◆ DATA SECTION ◆

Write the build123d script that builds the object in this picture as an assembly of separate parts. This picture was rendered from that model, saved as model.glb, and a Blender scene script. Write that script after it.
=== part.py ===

--

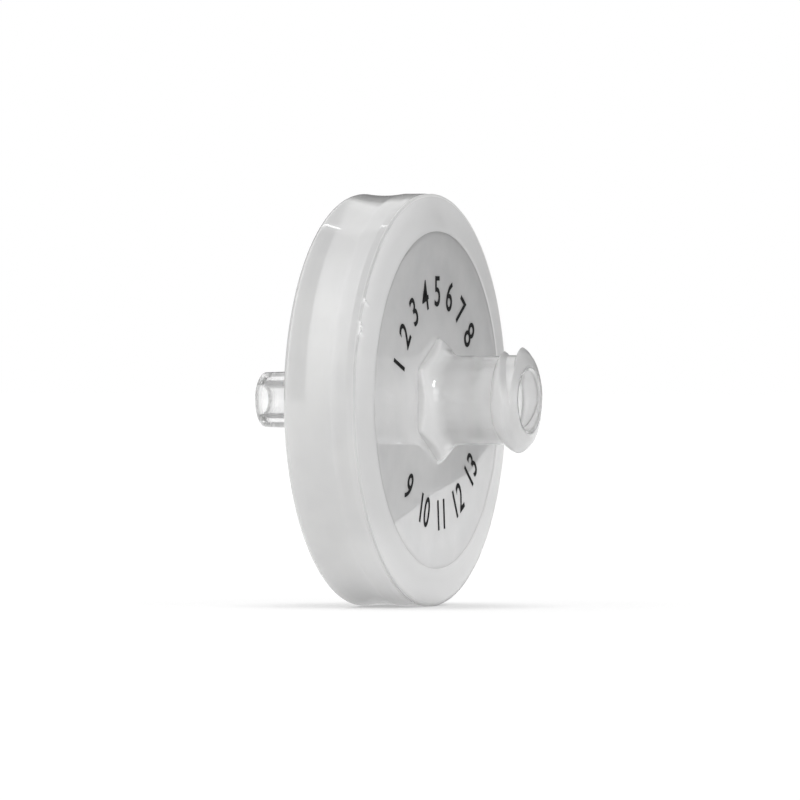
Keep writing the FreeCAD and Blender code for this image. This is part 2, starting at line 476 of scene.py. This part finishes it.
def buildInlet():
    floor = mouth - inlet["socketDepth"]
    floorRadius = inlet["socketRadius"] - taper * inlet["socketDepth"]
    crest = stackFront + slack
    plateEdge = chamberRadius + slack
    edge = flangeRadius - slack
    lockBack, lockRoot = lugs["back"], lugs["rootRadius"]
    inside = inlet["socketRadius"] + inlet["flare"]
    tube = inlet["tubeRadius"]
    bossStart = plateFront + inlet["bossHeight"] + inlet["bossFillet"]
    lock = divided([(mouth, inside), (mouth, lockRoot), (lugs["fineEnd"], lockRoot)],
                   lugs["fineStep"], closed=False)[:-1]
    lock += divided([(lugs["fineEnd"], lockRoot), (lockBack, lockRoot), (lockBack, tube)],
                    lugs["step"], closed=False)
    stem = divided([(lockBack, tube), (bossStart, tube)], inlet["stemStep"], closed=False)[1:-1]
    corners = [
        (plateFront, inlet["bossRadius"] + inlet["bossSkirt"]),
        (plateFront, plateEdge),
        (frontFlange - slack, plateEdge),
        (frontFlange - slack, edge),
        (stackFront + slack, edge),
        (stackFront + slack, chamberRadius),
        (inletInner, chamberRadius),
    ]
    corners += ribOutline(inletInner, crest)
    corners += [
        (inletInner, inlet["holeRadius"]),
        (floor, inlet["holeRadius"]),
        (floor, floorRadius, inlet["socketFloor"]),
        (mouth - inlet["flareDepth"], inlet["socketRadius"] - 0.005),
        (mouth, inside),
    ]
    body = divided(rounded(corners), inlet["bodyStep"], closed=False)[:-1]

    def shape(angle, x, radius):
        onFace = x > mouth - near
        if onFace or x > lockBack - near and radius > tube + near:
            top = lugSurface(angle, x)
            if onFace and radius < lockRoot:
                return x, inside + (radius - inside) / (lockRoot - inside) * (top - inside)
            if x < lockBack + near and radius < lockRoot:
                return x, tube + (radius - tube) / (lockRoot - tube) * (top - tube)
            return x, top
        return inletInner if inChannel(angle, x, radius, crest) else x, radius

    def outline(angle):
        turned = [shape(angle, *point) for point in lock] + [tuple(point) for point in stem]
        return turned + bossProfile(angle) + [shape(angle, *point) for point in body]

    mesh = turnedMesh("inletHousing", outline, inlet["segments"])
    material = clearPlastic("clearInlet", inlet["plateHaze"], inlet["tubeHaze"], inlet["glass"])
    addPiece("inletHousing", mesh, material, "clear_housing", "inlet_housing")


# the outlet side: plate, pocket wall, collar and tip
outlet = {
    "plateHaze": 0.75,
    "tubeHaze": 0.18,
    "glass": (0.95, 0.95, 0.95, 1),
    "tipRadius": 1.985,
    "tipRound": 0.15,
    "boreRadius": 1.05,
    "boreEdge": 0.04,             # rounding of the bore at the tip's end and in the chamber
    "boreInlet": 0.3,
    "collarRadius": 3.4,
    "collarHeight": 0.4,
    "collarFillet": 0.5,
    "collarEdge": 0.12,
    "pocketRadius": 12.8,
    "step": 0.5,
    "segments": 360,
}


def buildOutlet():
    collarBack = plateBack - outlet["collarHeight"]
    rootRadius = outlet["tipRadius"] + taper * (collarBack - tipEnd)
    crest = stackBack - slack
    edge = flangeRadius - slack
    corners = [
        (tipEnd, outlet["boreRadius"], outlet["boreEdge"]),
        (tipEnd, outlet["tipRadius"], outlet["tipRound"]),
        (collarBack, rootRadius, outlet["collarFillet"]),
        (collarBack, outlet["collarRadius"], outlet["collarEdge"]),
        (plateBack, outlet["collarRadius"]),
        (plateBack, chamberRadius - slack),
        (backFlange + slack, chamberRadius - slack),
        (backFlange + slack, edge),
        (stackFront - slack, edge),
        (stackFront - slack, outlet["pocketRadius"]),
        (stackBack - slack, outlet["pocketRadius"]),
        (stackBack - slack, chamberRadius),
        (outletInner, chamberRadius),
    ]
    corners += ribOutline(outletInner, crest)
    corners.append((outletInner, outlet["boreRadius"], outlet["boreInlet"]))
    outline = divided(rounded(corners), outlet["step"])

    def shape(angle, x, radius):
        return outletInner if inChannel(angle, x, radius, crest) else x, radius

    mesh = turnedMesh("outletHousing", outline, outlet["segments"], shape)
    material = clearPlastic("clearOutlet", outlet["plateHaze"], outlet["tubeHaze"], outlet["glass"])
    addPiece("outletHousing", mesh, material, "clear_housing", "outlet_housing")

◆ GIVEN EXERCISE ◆
Find the count of lines in the data above where the string "this" occurs. Provide that number alone.

◆ RESPONSE TO THE EXERCISE ◆
2